Lock-in can occur both at the decision-making level (before the decision to build) and at the project level (after the decision to build) and can influence the extent of overruns in two ways. The first involves the “methodology” of calculating cost overruns according to the “formal decision to build”. Due to lock-in, however, the “real decision to build” is made much earlier in the decision-making process and the costs estimated at that stage are often much lower than those that are estimated at a later stage in the decision-making process, thus increasing cost overruns. The second way that lock-in can affect cost overruns is through “practice”. Although decisions about the project (design and implementation) need to be made, lock-in can lead to inefficient decisions that involve higher costs. Sunk costs (in terms of both time and money), the need for justification, escalating commitment, and inflexibility and the closure of alternatives are indicators of lock-in... Lock-in also stresses the importance of economic and psychological explanations, with sunk costs in terms of money creating conscious lock-in as various parties are aware of their investments, while the bounded rationality of decision-makers results in unconscious lock-in. Finally, lock-in is a psychological explanation if it arises from behaviour intended to justify decisions, and is a political explanation if it emerges in response to intentional (strategic) behaviour.

The same paper writes a self-reinforcing loop,

Decision-makers show evidence of entrapment whenever they escalate their commitment to ineffective policies, products, services or strategies in order to justify previous allocations of resources to those objectives (Brockner et al, 1986). Escalating commitment and justification are therefore important indicators of lock-in. The need for justification is derived from the theories of self-justification and the theory of dissonance which describe how individuals search for confirmation of their rational behaviour (Staw, 1981; Wilson and Zhang, 1997). This need arises due to social pressures and “face-saving” mechanisms. The involvement of interest groups and organizational pushes and pulls can also introduce pressures into the decision-making process, threatening the position of the decision-makers, who may feel pressure to continue with a (failing) project in order to avoid publicly admitting what they may see as a personal failure (McElhinney, 2005). “People try to rationalize their actions or psychologically defend themselves against an apparent error in judgment” (Whyte, 1986) (“face-saving”). When the support for the decision is sustained despite contradicting information and social pressures, the argumentation for a decision is based on the need for justification.

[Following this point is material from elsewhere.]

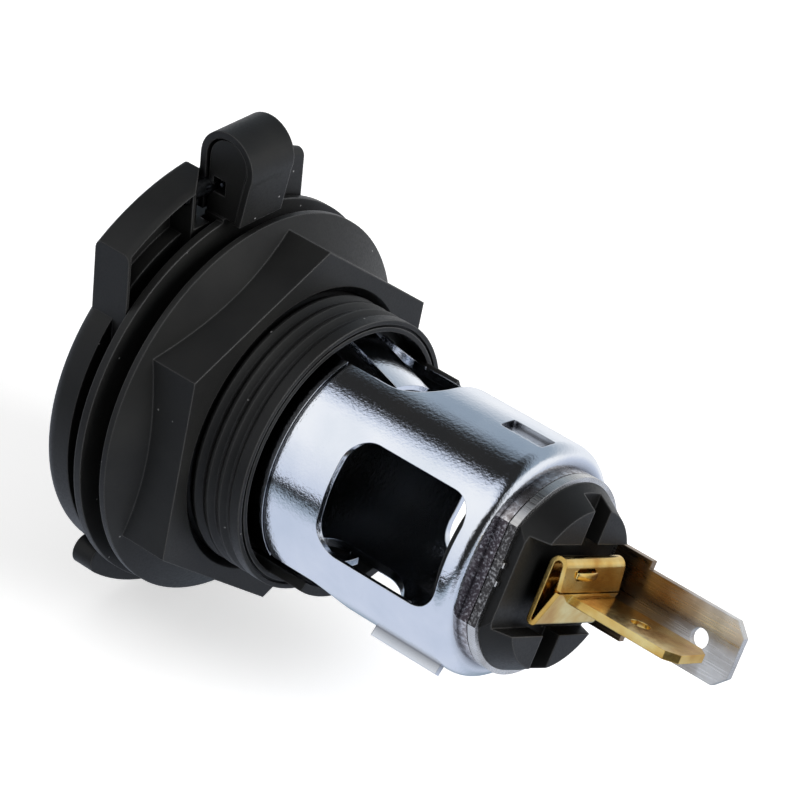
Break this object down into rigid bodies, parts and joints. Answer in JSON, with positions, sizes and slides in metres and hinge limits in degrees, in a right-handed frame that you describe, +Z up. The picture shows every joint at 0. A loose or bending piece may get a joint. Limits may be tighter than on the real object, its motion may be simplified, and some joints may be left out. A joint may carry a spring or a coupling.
{
  "type": "panel-mount 12 V power socket",
  "caption": "Panel-mount 12 V vehicle power socket: sprung hinged cap on a threaded black bezel, hexagonal flanged nut, plated steel shell with a window, and blade terminals at the rear.",
  "frame": {"origin": "on the socket's axis, in the rear face of the bezel flange, which seats on the panel's front", "axes": "+Y along the socket's axis towards the terminals, +Z towards the cap's hinge, +X to the right seen from behind the panel with +Z up"},
  "size_m": [0.0386, 0.0602, 0.0491],
  "materials": {
    "housing": "satin moulded black",
    "lid": "satin moulded black",
    "hinge_pin": "drawn steel",
    "lid_spring": "spring wire",
    "retaining_nut": "satin moulded black",
    "socket_shell": "bright zinc plate",
    "inner_insulator": "moulded black",
    "centre_contact": "rolled spring steel",
    "rivet": "bright",
    "end_plate": "zinc plate",
    "ground_terminal": "tinned",
    "rear_insulator": "moulded black",
    "positive_terminal": "bright rolled brass"
  },
  "bodies": {
    "body": {"housing": "housing", "hinge_pin": "hinge_pin", "lid_spring": "lid_spring", "socket_shell": "socket_shell", "inner_insulator": "inner_insulator", "centre_contact": "centre_contact", "rivet": "rivet", "end_plate": "end_plate", "ground_terminal": "ground_terminal", "rear_insulator": "rear_insulator", "positive_terminal": "positive_terminal"},
    "cap": {"lid": "lid"},
    "nut": {"retaining_nut": "retaining_nut"}
  },
  "joints": [
    {"name": "lid_hinge", "type": "hinge", "parent": "body", "child": "cap", "pos_m": [0, -0.00255, 0.02175], "axis": [-1, 0, 0], "range_deg": [0, 110], "stiffness_Nm_per_rad": 0.006, "springref_deg": -34.38, "deforming": ["lid_spring"]},
    {"name": "nut_travel", "type": "slide", "parent": "body", "child": "nut", "axis": [0, 1, 0], "range_m": [-0.002, 0.0115]}
  ]
}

See also this more recent paper on lock-in examples from Netherlands. 

In addition to political face-saving, another equally important obstacle to pivoting away from the original project choice is bureaucratic risk-aversion. While a new political regime may not carry much baggage or commitment to the project, the bureaucracy which all along made the case on record to justify the original choice will struggle, both individually and collectively, to reverse course and support an alternative option. Further, like with the politicians, vested interests in favour of the project would have developed strong roots with the bureaucracy too. 

Levy makes the case for delaying political commitment as late as possible and making decisions to build at advanced stages of design (where the need for major revisions are unlikely). 

Late commitment is thankfully common in low- and medium-cost countries. Germany does not commit to high-speed rail lines early, and, judging by Berlin’s uncertainty over which U-Bahn extensions to even build, it doesn’t commit to subways early either... overall, Nordic infrastructure projects are developed by the civil service beyond the concept stage and only presented for political negotiation and approval well into the process. Southern European planners come up with their own extension programs and politically commit close to the beginning of construction.

While Levy's post is in the context of major transportation, especially high speed railway, projects in Europe and North America, it has equal relevance to other countries. In India, such lock-in is common with irrigation, urban metro-railway, drinking water, airport, and port projects. There are several irrigation and drinking water projects across states which have become baked into the landscape and accumulated cost over-runs amounting to multiples of the original estimate. In many of those cases, as Levy writes, "Formal cancellation is embarrassing; a forever construction project is less visible a failure."

In the context of developing countries, apart from cost over-runs, lock-in creates a major problem of displacement of scarce fiscal resources away from more important expenditures. I am referring to lock-in manifesting in the form of chasing aspirational trophy projects like metro-railways, unviable and less optimal drinking water projects (including desalination projects), massive river inter-linking projects, unviable airports and ports etc. 

However, the late commitment strategy to mitigate the lock-in problem suggested by Levy is complicated by the lack of control over the manifesto promises of political parties and the general practice of those promises invariably translating into formal project approval. The actual decision to build precedes the formal decision to build. The manifesto promise of the winning party is invariably the formal approval. 

One practical strategy to atleast partially mitigate lock-in (in case of India) is to introduce a legislation (executive directions may not suffice) for approvals of large projects. This would be a procedural commitment strategy. It should mandate the automatic cancellation of any approved project if it has not physically started within three (or five) years of approval. This should be supplemented with a requirement that the project approval again undergo afresh the entire process including evaluation of competing options. Further, the Cabinet Note and other important documents that form the basis of such project approvals should mandatorily include an independently done financial and economic costs-benefits analysis of all competing choices, with the decision to over-ride the results of this analysis to be recorded with justification. The entire process should necessarily be audited by the Comptroller and Auditor General (CAG). Finally, this should also be incorporated into the General Financial Rules of the Government of India for procurement of large projects. 

These procedural requirements would make it more politically and psychologically costly and time consuming for both politicians and bureaucrats to press ahead with large projects whose benefits are questionable. 

Levy takes a swipe at the ideological bias that unwittingly plays into the hands of vested interests,

In conversations with people in the European core as well as the United States, there’s an unspoken assumption that the community is good and the state is bad. If the community demands something, it must represent correction of a real negative externality, rather than antisocial behavior on behalf of self-appointed community leaders who the state can and should ignore. It doesn’t help that the part of Europe with the least community input is the Mediterranean countries, which Northern European planners look down on, believing any success there must be the result of statistical fudging.